Task: What number of lines hold the word "frame"? State that number and nothing besides.

Collected material:
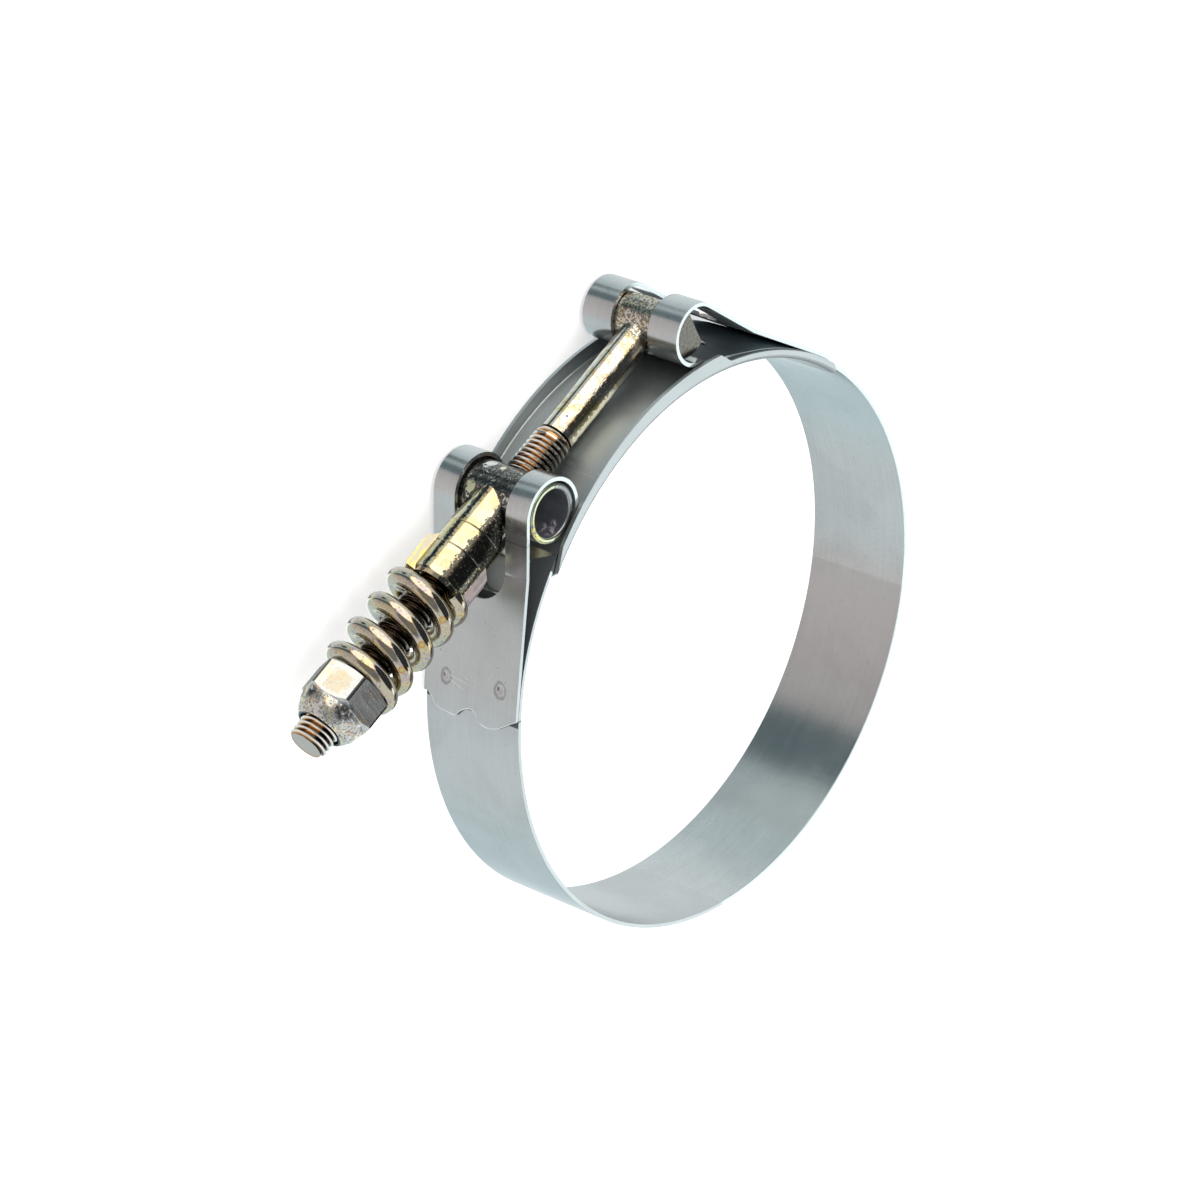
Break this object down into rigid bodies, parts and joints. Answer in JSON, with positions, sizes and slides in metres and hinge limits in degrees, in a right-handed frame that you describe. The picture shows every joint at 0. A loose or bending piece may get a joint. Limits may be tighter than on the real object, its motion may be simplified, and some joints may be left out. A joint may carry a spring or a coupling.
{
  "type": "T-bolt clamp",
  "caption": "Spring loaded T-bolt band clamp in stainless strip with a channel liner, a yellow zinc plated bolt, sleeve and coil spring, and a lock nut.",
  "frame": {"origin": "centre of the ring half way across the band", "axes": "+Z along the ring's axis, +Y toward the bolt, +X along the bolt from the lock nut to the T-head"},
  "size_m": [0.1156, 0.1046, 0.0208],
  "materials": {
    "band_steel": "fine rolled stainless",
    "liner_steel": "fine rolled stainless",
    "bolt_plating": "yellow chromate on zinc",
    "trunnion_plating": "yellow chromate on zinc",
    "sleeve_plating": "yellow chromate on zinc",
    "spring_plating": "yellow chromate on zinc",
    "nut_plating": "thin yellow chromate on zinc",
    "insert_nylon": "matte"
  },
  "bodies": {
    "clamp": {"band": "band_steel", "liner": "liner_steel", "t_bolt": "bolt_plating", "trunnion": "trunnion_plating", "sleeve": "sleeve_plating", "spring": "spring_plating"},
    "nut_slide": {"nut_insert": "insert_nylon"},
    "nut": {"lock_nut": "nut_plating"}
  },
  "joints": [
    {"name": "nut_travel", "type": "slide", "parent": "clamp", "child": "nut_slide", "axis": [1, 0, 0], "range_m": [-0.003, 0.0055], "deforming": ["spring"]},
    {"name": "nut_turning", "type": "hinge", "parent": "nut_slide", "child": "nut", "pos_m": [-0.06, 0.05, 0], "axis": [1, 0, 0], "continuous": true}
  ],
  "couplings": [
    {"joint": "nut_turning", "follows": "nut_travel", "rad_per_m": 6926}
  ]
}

Task result: 2